As we approach Sept. 5, the 50th anniversary of the publication of the seminal Beat Generation novel “On the Road,” a number of publishers are gearing up to release books by and about author Jack Kerouac, who has been dead almost 40 years. Expect there to be celebrations and fanfare, as well as critics and journalists reaching every which way to try to explain why “On the Road” is relevant to our world today.
But the truth is, “On the Road” was never a topical novel. It cruises along, gaining momentum from generation to generation — having reached annual sales of 100,000 copies in English, with translations in nearly 40 languages — as politics and culture change drastically around it. It’s well to remember that when people — mostly young people — started reading Kerouac’s novel in droves, the young men wore leather jackets and their hair in a D.A. a la Fonzie, the most important technological advance was the hot rod, and the chief international crisis was the closing of the Suez Canal.
The reason this novel has endured while tens of thousands of others came and went has a lot more to do with the perennial human bases it touches: two friends who get each other through their worst times; the down-and-out fellow whom people want to help succeed; the immigrant trying to get a piece of the American dream; the loser who wins by following his own dream.
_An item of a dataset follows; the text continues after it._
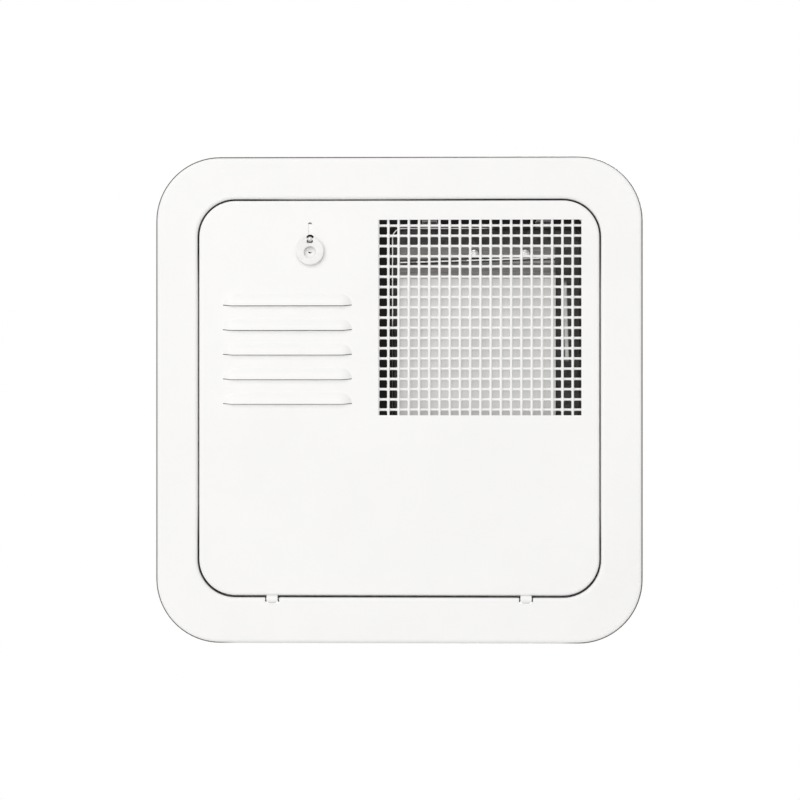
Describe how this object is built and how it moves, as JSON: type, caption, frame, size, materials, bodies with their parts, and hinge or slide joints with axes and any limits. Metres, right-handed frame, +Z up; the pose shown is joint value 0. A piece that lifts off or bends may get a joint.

Writer Phil Cousineau, now in his mid-50s and a protege of mythologist Joseph Campbell’s, once told me a story about the first time he read Kerouac. In 1975, a year after graduating from the University of Detroit with a journalism degree, he was in London working a number of odd jobs to avoid returning to the U.S. Parents, girlfriend and all the voices of conscience in his life urged him to take a reporter’s job in Detroit, lest he end up a bum. His agony of decision only grew worse when he was offered the opportunity to travel from England to Greece and Egypt.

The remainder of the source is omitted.